La victime de la route qui a été empêchée professionnellement, à cause d’un accident de la route, devra nécessairement se faire remplacer.
Dans le cas d’espèce, la victime de la route était un mécanicien qui était associé dans une société. A cause de l’accident, la victime ne pouvait plus pratiquer la mécanique et se contentait alors de travailler les tâches administratives. La victime a dû alors embaucher un mécanicien pour la remplacer.
La cour d’appel avait accédé à la demande d’indemnisation de ce coût supplémentaire mais avec cette particularité surprenante : en déduisant les charges sociales et fiscales.
La cour de cassation a censuré au motif que les charges payées pour pouvoir remplacer la victime étaient en lien direct avec l’accident et qu’il fallait alors les indemniser également sur le fondement du principe de la réparation intégrale.

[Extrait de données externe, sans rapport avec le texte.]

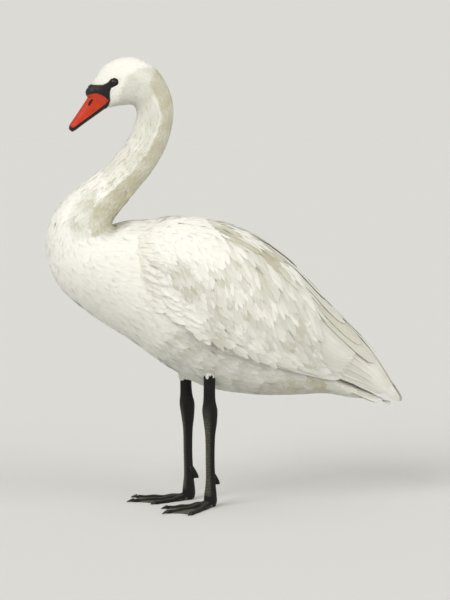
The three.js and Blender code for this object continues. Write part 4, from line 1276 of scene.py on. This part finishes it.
# The back between the wings.
back = {
    "start": 0.3, "end": 4.0, "edge": 0.12, "rise": 10,
    # at each wing station: length, half width, step between rows, step along a row
    "rows": [[34, 5.6, 9, 7], [46, 7.0, 13, 9], [60, 9, 18, 12], [60, 9, 20, 12], [60, 9, 20, 12]],
    "bed": {"along": (1.2, 4.9, 30), "across": (0.02, 0.98, 20), "under": (1.0, 2.6)},
    # the long feathers on either side of the middle, in the wing's order of numbers
    "tertials": [
        [2.7, 0.5, 5.1, 0.5, 15, -3, 0.6, 0], [2.5, 0.24, 4.75, 0.36, 15, -2.6, 1.2, 0.8],
        [2.4, 0.78, 4.5, 0.64, 15, -2.4, 1.7, -0.8], [2.1, 0.2, 4.1, 0.34, 16, -2, 2.2, 0.8],
        [2.0, 0.8, 3.8, 0.68, 16, -1.6, 2.7, -0.8], [1.9, 0.5, 3.7, 0.5, 15, -1.2, 2.9, 0],
        [1.6, 0.22, 3.3, 0.32, 15, -0.8, 3.2, 0.6], [1.5, 0.78, 3.1, 0.68, 15, -0.6, 3.4, -0.6]],
}


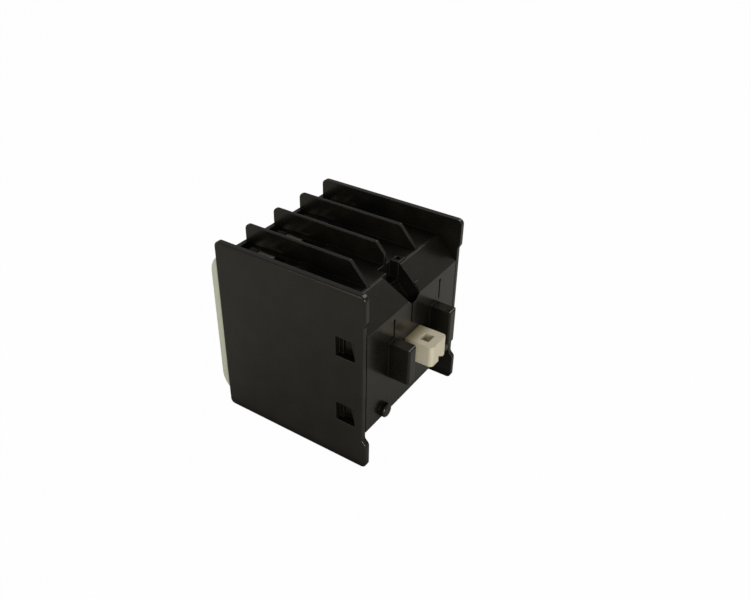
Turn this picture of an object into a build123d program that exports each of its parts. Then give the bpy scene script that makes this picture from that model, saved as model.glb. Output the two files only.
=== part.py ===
"""Front-mounted auxiliary contact block with two make and two break contacts.

+X is the width, +Y points out of the mounting side, +Z is up, as it hangs on a panel.
The origin is where the slider's axis crosses the mounting face. All lengths are in mm.
Sections are built for the upper half and repeated below by the sign of z.
"""

import os
from math import sqrt

from build123d import *

os.makedirs("parts", exist_ok=True)

# Outer form of the housing
block_width = 44.0
block_height = 49.0
plate_depth = 42.7
side_plate = 1.56
fin_wall = 0.95
pole_count = 4
body_height = 37.9
ear_reach = 0.6
ear_lower_reach = 1.2
ear_upper_start = 17.5
ear_lower_start = 17.2
ear_ramp = 1.1
plate_corner = 1.4
outer_edge_round = 0.45
fin_edge_round = 0.25
fin_chamfer_run = 5.0
fin_front_round = 1.6
front_rim_wall = 1.2
front_rim_reach = 1.05
groove_x = (-2.0, 3.3)
groove_front = -8.6
groove_wall = 1.0

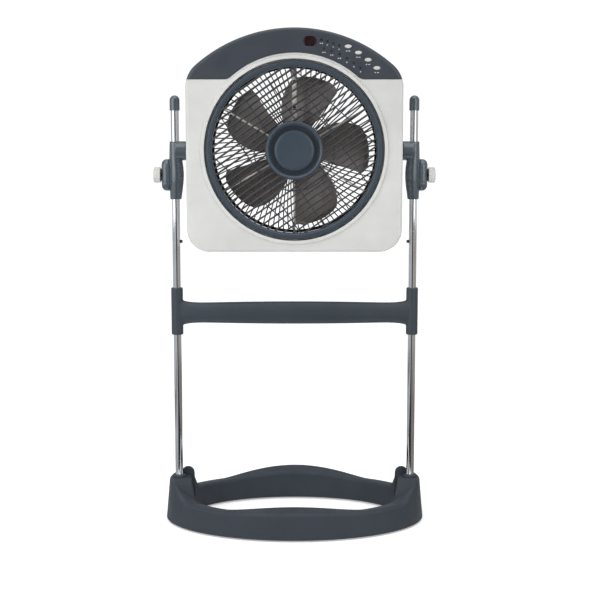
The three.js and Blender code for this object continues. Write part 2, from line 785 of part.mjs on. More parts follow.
function impeller() {
  const { r, front, back } = HUB;
  const hub = [
    [SHAFT.r + 0.05 + GAP, front],
    [r - 4, front],
    [r, front + 4],
    [r, back],
    [SHAFT.r + 0.05 + GAP, back],
    [SHAFT.r + 0.05 + GAP, front],
  ];
  let body = solid(turned(hub, "y", 24));
  for (let i = 0; i < BLADE.count; i++) {
    const angle = BLADE.firstAngle + (i * 360) / BLADE.count;
    body = body.add(blade().rotate([0, -angle, 0]));
  }
  return body;
}

const motorShaft = () => bar(SHAFT.r, SHAFT.front, SHAFT.back, "y", 16);

// The nut that holds the impeller on its shaft: blind in front, so it caps the shaft's end.
function spinnerNut() {
  const profile = [
    [0, NUT.front],
    [NUT.r - 4, NUT.front],
    [NUT.r, NUT.front + 4],
    [NUT.r, NUT.back],
    [SHAFT.r + GAP, NUT.back],
    [SHAFT.r + GAP, SHAFT.front - GAP],
    [0, SHAFT.front - GAP],
  ];
  return solid(turned(profile, "y", 16));
}

// ---- louvre grille -----------------------------------------------------------------------

// The turning grille: one family of parallel slats in a ring, stiffened by cross braces.
function louvreGrille() {
  const { outR, inR, front, back, slatFront, slatBack } = GRILLE;
  let web = bar(GRILLE_CAP.r - 8, slatFront + 3, slatBack, "y", 24);
  const slats = Math.floor(inR / SLAT.pitch);
  const middle = (slatFront + slatBack) / 2;
  const deep = slatBack - slatFront;
  for (let i = -slats; i <= slats; i++) {
    const across = i * SLAT.pitch;
    const half = Math.sqrt((inR + 4) * (inR + 4) - across * across);
    web = web.add(block(2 * half, deep, SLAT.thick, 0, middle, across));
  }
  for (const along of SLAT.braces) {
    const half = Math.sqrt((inR + 4) * (inR + 4) - along * along);
    web = web.add(block(2, 3, 2 * half, along, slatBack - 2, 0));
  }
  const bore = bar(3 + GAP, slatFront - 5, slatBack + 5, "y", 12);
  const rim = ring(inR, outR, front, back, "y", ROUND);
  return join(web.rotate([0, -SLAT.tilt, 0]), rim).subtract(bore);
}

// The cap on the grille's middle: a raised lip, a groove, and a low disc.
function grilleCap() {
  const { r, discR, front, back } = GRILLE_CAP;
  const profile = [
    [0, front + 3],
    [discR - 5, front + 4],
    [discR, front + 7],
    [discR + 1, front + 12],
    [r - 12, front + 12],
    [r - 7, front + 3],
    [r - 3, front],
    [r, front + 4],
    [r, GRILLE.slatFront - GAP],
    [0, GRILLE.slatFront - GAP],
  ];
  return solid(turned(profile, "y", 24));
}

const grilleShaft = () => bar(3, GRILLE.slatFront + 0.5, GRILLE_MOTOR.front + 8, "y", 12);

function grilleMotor() {
  const { r, front, back } = GRILLE_MOTOR;
  const profile = [
    [3 + GAP, front],
    [r - 2, front],
    [r, front + 2],
    [r, back - 1],
    [r - 1, back],
    [0, back],
    [0, front + 8 + GAP],
    [3 + GAP, front + 8 + GAP],
    [3 + GAP, front],
  ];
  return solid(turned(profile, "y", 24));
}

// ---- materials and the assembly ----------------------------------------------------------

const finish = (color, roughness, metalness) => ({ color, roughness, metalness });
const SLATE = finish(0x40464e, 0.5, 0);
const PANEL_GREY = finish(0x484c54, 0.45, 0);
const BLUE_GREY = finish(0x4c5d6c, 0.45, 0);
const WARM_WHITE = finish(0xcbcbc8, 0.45, 0);
const IVORY = finish(0xcdcbc6, 0.4, 0);
const CHROME = finish(0xd0d2d6, 0.12, 1);
const STEEL = finish(0x9a9da2, 0.35, 1);
const SMOKE = finish(0x4b4644, 0.35, 0);
const RUBBER = finish(0x222326, 0.9, 0);
const MAROON = finish(0x2a1416, 0.12, 0);
const LAMP = finish(0x0d0e11, 0.3, 0);
const BOARD_GREEN = finish(0x1f4a33, 0.6, 0);

const stand = new THREE.Group();
const head = new THREE.Group();
head.position.z = PIVOT_Z;
const fan = new THREE.Group();
fan.add(stand, head);

function place(parent, name, made, look, x = 0, y = 0, z = 0) {
  const mesh = new THREE.Mesh(geometryOf(made), new THREE.MeshStandardMaterial(look));
  mesh.name = name;
  mesh.position.set(x, y, z);
  parent.add(mesh);
}

place(stand, "base_ring", baseRing(), SLATE);
padPlaces().forEach(({ x, y }, i) => {
  place(stand, `foot_pad_${i + 1}`, footPad(), RUBBER, x, y, 0);
});
place(stand, "crossbar", crossbar(), SLATE);

for (const [word, side] of [
  ["left", -1],
  ["right", 1],
]) {
  const x = side * TUBE_X;
  const knobX = side * (TUBE_X + KNOB.inner);
  place(stand, `lower_tube_${word}`, tube(TUBE_FOOT_Z, TUBE_JOIN_Z), CHROME, x);
  place(stand, `upper_tube_${word}`, toSide(upperTube(), side), CHROME, x);
  place(stand, `tube_cap_${word}`, tubeCap(), SLATE, x);
  place(stand, `stop_pin_${word}`, toSide(stopPin(), side), RUBBER, x, 0, STOP.z);
  place(stand, `bracket_${word}`, toSide(bracket(), side), SLATE, x);
  place(stand, `bracket_collar_${word}`, bracketCollar(), SLATE, x);
  place(stand, `clamp_screw_${word}`, toSide(clampScrew(), side), STEEL, x, 0, BOSS.z);
  place(stand, `clamp_knob_${word}`, toSide(clampKnob(), side), IVORY, knobX, 0, BOSS.z);
  place(head, `pivot_pin_${word}`, toSide(pivotPin(), side), STEEL);
  place(head, `pivot_washer_${word}`, toSide(pivotWasher(), side), RUBBER);
}

place(head, "front_housing", frontHousing(), WARM_WHITE);
place(head, "rear_housing", rearHousing(), WARM_WHITE);
screwPlaces().forEach(({ x, z }, i) => {
  place(head, `housing_screw_${i + 1}`, housingScrew(), STEEL, x, 0, z);
});
place(head, "cord_gland", cordGland(), RUBBER, CORD.x, 0, CORD.z);
place(head, "control_panel", controlPanel(), PANEL_GREY);
const eye = panelPoint(IR.r, IR.angle);
place(head, "ir_window", irWindow(), MAROON, eye.x, 0, eye.z);
place(head, "led_lenses", ledLenses(), LAMP);
place(head, "control_board", controlBoard(), BOARD_GREEN);
for (let i = 0; i < BUTTONS.count; i++) {
  const { x, z } = buttonPlace(i);
  place(head, `button_${i + 1}`, button(), IVORY, x, 0, z);
}
place(head, "rear_guard", rearGuard(), SLATE);
place(head, "motor_plate", mountPlate(), STEEL);
place(head, "motor_body", motorBody(), STEEL);
place(head, "capacitor", capacitor(), SLATE);
place(head, "motor_shaft", motorShaft(), STEEL);
place(head, "impeller", impeller(), SMOKE);
place(head, "spinner_nut", spinnerNut(), SMOKE);
place(head, "front_spider", frontSpider(), WARM_WHITE);
place(head, "grille_motor", grilleMotor(), STEEL);
place(head, "grille_shaft", grilleShaft(), STEEL);
place(head, "louvre_grille", louvreGrille(), BLUE_GREY);
place(head, "grille_cap", grilleCap(), BLUE_GREY);

export default fan;
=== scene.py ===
import json
import math

import bmesh
import bpy
import numpy as np
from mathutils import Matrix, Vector


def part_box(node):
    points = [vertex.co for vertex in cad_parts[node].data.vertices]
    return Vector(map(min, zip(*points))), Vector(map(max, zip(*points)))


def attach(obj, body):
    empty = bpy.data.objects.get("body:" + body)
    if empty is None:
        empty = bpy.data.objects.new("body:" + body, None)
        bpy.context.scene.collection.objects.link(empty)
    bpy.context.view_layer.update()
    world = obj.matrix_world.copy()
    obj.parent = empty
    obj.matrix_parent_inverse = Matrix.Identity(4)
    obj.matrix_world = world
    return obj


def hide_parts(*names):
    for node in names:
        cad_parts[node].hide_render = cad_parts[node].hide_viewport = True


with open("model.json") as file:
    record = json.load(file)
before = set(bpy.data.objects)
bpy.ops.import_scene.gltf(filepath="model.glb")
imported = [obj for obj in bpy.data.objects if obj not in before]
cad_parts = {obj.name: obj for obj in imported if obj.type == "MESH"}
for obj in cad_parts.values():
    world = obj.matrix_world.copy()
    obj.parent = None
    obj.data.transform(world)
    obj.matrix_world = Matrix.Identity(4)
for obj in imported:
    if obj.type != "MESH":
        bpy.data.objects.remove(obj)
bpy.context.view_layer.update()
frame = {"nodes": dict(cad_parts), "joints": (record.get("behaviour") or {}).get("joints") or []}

MM = 0.001
SCENE = bpy.context.scene


# ---- places read from the frame ----

def low(node):
    return np.array(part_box(node)[0]) / MM


def high(node):
    return np.array(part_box(node)[1]) / MM


def middle(node):
    return (low(node) + high(node)) / 2


JOINTS = {joint["name"]: joint for joint in frame["joints"]}
AXIS_Z = JOINTS["head_tilt"]["pos_m"][2] / MM
TUBE_X = middle("lower_tube_right")[0]
TUBE_R = 8.0
BORE_R = TUBE_R + 0.3
BOSS_Z = JOINTS["right_knob_turn"]["pos_m"][2] / MM
HEAD_HALF = high("rear_housing")[0]
HEAD_TOP = high("rear_housing")[2] - AXIS_Z
HEAD_BOTTOM = low("rear_housing")[2] - AXIS_Z
HEAD_BACK = 60.0
HEAD_FRONT = -60.0
PANEL_FRONT = low("control_panel")[1]
SPLIT = 0.15


# ---- outlines ----

def columns(*parts):
    """Points from their coordinates, each one number or a value for every point."""
    return np.stack(np.broadcast_arrays(*parts), axis=-1)


def arc(x, y, r, start, end, steps):
    """Points on an arc, by its centre, radius and two angles in degrees."""
    turn = np.radians(np.linspace(start, end, steps + 1))
    return columns(x + r * np.cos(turn), y + r * np.sin(turn))


def rounded(points, radius, steps=4, closed=True):
    """The same outline with an arc in place of each corner."""
    points = [np.array(point, float) for point in points]
    count = len(points)
    radii = list(radius) if isinstance(radius, (list, tuple)) else [radius] * count
    out = []
    for i, here in enumerate(points):
        is_end = not closed and i in (0, count - 1)
        if is_end or radii[i] == 0:
            out.append(here)
            continue
        before = points[i - 1] - here
        after = points[(i + 1) % count] - here
        before_length = np.linalg.norm(before)
        after_length = np.linalg.norm(after)
        before = before / before_length
        after = after / after_length
        half = math.acos(float(np.clip(before @ after, -1, 1))) / 2
        if half > math.pi / 2 - 0.01:
            out.append(here)
            continue
        reach = min(radii[i] / math.tan(half), 0.49 * before_length, 0.49 * after_length)
        bisector = (before + after) / np.linalg.norm(before + after)
        centre = here + bisector * reach / math.cos(half)
        first = here + before * reach - centre
        last = here + after * reach - centre
        sweep = math.pi - 2 * half
        for k in range(steps + 1):
            share = k / steps
            left = math.sin((1 - share) * sweep) / math.sin(sweep)
            right = math.sin(share * sweep) / math.sin(sweep)
            out.append(centre + left * first + right * last)
    return np.array(out)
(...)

« La réparation intégrale des préjudices est le principe clé du droit du dommage corporel« Avocat dommages corporels
→ Evolution de la Jurisprudence en matière du coût de remplacement d’un travailleur, victime d’un accident de la route
La coût de cassation s’était déjà prononcée sur les charges fixes qu’il fallait inclure dans l’indemnisation de la victime (Cass. 2eme civ 13 septembre 2012 n°11-13139), ainsi que l’économie « en perte » réalisée grâce à un bénévole (Cass. 1ere, 22 mai 2019 n° 18-14063) pour se prononcer désormais sur le fait que toutes les charges, sociales ou fiscales, du coût d’un remplaçant de la victime devaient être prises en charge sur le même fondement.